Irrelevance of reserves

Primer on my investment outlook

Bernstein Energy: Oil "manufacturing" calls into question the world's ability to grow production fast enough - My thanks to Spalding Hall for this very informative report by Neil McMahon, Ben Dell and John Dowd of Bernstein Research. It's posted in the Subscriber's Area but here is a brief section:

Not only are reserves becoming more difficult to find, but the global reserves mix is also changing. As upstream focus across the industry shifts from conventional to unconventional development projects, so too unconventional reserves will becoming an increasingly important part of the global resource base. Critically however, the rate at which conventional and unconventional reserves can be developed and produced are very different, which may lead to over-optimistic estimates of the production growth that can be delivered from the reserve base.

Their differing development rates are a simple reflection of the fact that conventional and unconventional production are very different processes. Production from traditional, large oil field "gushers" is reliant on natural reservoir pressures.
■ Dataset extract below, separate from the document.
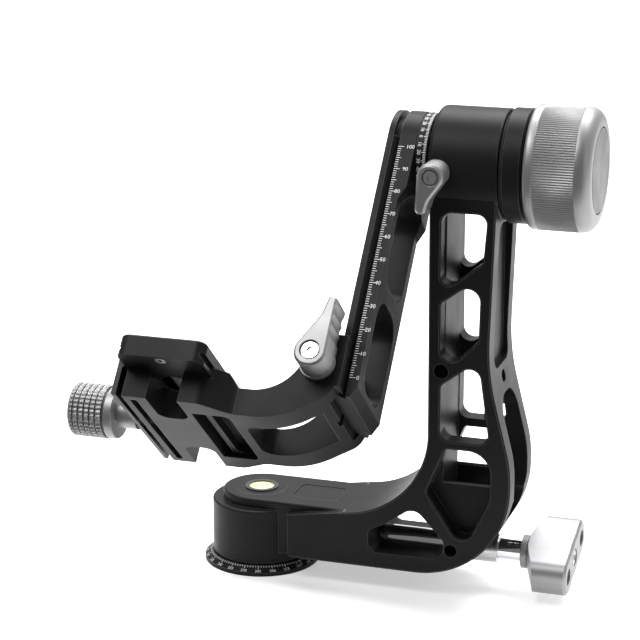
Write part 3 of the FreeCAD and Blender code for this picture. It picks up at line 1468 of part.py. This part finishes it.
def make_plate_fittings(middle, pad_low, pad_middle):
    """Grip strips, end screws and the camera screw of the plate."""
    strips = []
    for start in (s.pad_inset - s.plate_left, s.plate_right - s.pad_inset - s.pad_width):
        corner = Vector(start.value, pad_middle.value - s.pad_length.value / 2, 0)
        strips.append(Part.makeBox(s.pad_width.value, s.pad_length.value, s.pad_thickness.value, corner))
    group = new_piece("Part::Feature", "plate_pads")
    group.Shape = Part.makeCompound(strips)
    put_on_cradle(group, z=pad_low)

    screws = []
    for along in (s.stop_pin_inset - s.plate_near, s.plate_far - s.stop_pin_inset):
        screw = set_screw(s.stop_pin_radius.value, s.stop_pin_height.value, s.stop_pin_key.value)
        spot = Vector(middle.value, along.value, s.stop_pin_height.value)
        screw.Placement = Placement(spot, Rotation(X_AXIS, 180))
        screws.append(screw)
    group = new_piece("Part::Feature", "plate_stop_screws")
    group.Shape = Part.makeCompound(screws)
    put_on_cradle(group, z=-s.plate_bottom)

    head = s.plate_bottom - s.running_gap - s.free_gap
    ledge = s.plate_bottom - s.plate_slot_ledge + s.running_gap
    thread = s.camera_screw_clear - s.plate_top
    tip = s.camera_screw_rise - s.plate_top
    screw = turned("camera_screw", "Z", [
        (-head, 0, 0), (-head, s.camera_screw_head, 0), (-ledge, s.camera_screw_head, 0),
        (-ledge, s.camera_screw_neck, 0), (thread, s.camera_screw_neck, 0),
        (thread, s.camera_screw_radius, 0), (tip, s.camera_screw_radius, 0), (tip, 0, 0)])
    put_on_cradle(screw, x=middle, y=-s.camera_screw_y)


for make in (make_base_disc, make_pan_spindle, make_hub_fittings, make_pan_bearing, make_pan_nut,
             make_main_frame, make_level, make_badge, make_frame_screw, make_pan_lock, make_tilt_shaft,
             make_drag, make_tilt_lock, make_swing_arm, make_bracket, make_cradle_lock, make_clamp,
             make_plate):
    make()
doc.recompute()

# Checks and export

for thing in doc.Objects:
    if "Invalid" in thing.State or "Error" in thing.State:
        raise RuntimeError(f"{thing.Label} failed: {thing.State}")

os.makedirs("parts", exist_ok=True)
for piece in PIECES:
    if piece.Shape.isNull() or not piece.Shape.isValid():
        raise RuntimeError(f"{piece.Label} has no valid shape")
    piece.Shape.exportStep(f"parts/{piece.Label}.step")
print(len(PIECES), "pieces written")
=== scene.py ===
# %% [markdown]
# # A gimbal tripod head
# This lesson dresses the solid model of a gimbal head: a black frame that pans on a base disc, an arm that swings
# from a large silver knob, and a cradle that carries a lens. The solids already have the right shape and size, so
# the work here is finish, knurling and the small white scales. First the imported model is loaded.

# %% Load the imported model
import json
import math

import bmesh
import bpy
from mathutils import Matrix, Vector


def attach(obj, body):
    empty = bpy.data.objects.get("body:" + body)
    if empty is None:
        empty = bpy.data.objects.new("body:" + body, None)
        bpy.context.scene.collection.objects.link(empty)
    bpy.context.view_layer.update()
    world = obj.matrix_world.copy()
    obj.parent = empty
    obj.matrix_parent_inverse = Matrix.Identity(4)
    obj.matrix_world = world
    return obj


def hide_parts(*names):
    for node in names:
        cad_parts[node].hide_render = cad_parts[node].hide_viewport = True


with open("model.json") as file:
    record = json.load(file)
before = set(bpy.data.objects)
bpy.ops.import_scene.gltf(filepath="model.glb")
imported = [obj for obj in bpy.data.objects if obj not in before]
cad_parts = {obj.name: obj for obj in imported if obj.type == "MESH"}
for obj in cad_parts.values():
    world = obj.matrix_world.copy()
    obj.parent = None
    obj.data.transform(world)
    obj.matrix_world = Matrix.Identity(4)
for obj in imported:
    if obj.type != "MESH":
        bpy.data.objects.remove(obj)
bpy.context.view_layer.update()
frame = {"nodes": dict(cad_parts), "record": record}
nodes = frame["nodes"]
MM = 0.001

# %% [markdown]
# The camera stands a little under a metre away, raised about sixteen degrees and turned eighteen degrees to the
# right of square, with a long lens. A long lens keeps parallel edges nearly parallel, as in a catalogue picture.

# %% Camera
camera_data = bpy.data.cameras.new("camera")
camera_data.lens = 120.08
camera_data.sensor_width = 36
camera_data.clip_start = 0.05
camera_data.clip_end = 20
camera = bpy.data.objects.new("camera", camera_data)
bpy.context.scene.collection.objects.link(camera)
CAMERA_PLACE = Vector((294.0, -817.6, 351.9)) * MM
look_at = Vector((26.367, 0, 108.765)) * MM
camera.location = CAMERA_PLACE
camera.rotation_euler = (look_at - camera.location).to_track_quat("-Z", "Y").to_euler()
bpy.context.scene.camera = camera
print("camera distance:", round((look_at - camera.location).length, 4), "m")


# %% [markdown]
# A piece is easiest to build with a few helpers: one turns a bmesh into an object, one spins an outline about the
# X axis, and one lays a flat mark on a surface. All sizes below are in millimetres and become metres at the end.

# %% Helpers for new pieces
def finish_piece(name, mesh_tool, material, smooth_angle=40):
    """Turn a bmesh in millimetres into an object in metres with one material."""
    bmesh.ops.scale(mesh_tool, vec=(MM, MM, MM), verts=mesh_tool.verts)
    bmesh.ops.remove_doubles(mesh_tool, verts=mesh_tool.verts, dist=1e-7)
    bmesh.ops.recalc_face_normals(mesh_tool, faces=mesh_tool.faces)
    limit = math.radians(smooth_angle)
    for edge in mesh_tool.edges:
        edge.smooth = len(edge.link_faces) == 2 and edge.calc_face_angle(0) < limit
    for face in mesh_tool.faces:
        face.smooth = True
    mesh = bpy.data.meshes.new(name)
    mesh_tool.to_mesh(mesh)
    mesh_tool.free()
    piece = bpy.data.objects.new(name, mesh)
    bpy.context.scene.collection.objects.link(piece)
    piece.data.materials.append(material)
    return piece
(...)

Initially these pressures are high and provide a natural force by which production can be ramped-up quickly, and to a high annual depletion rate, constrained only by economic factors (number of wells drilled). As oil is extracted, reservoir pressure decreases, leading to production decline. Conversely, unconventional production (e.g. heavy oil, oil sands, LNG, GTL) is essentially a manufacturing process, with production a function of the number of processing units built (refineries, power generation facilities etc). While this means that production is unbound by natural limiting factors such as reservoir pressures, the economic limiting factors are far greater. Manufacturing oil, costs more and is harder to scale versus traditional field production, not to mention the lower quality per barrel realized. Consequently, the development of unconventional resources takes far longer.

There is a danger then, that global annual reserve additions will become a less meaningful measure of production potential in the future, given the additional time and resources required to develop unconventional reserves. Indeed, reserve figures of the future may lead to a false sense of supply security unless the issues associated with unconventional resource development are fully appreciated.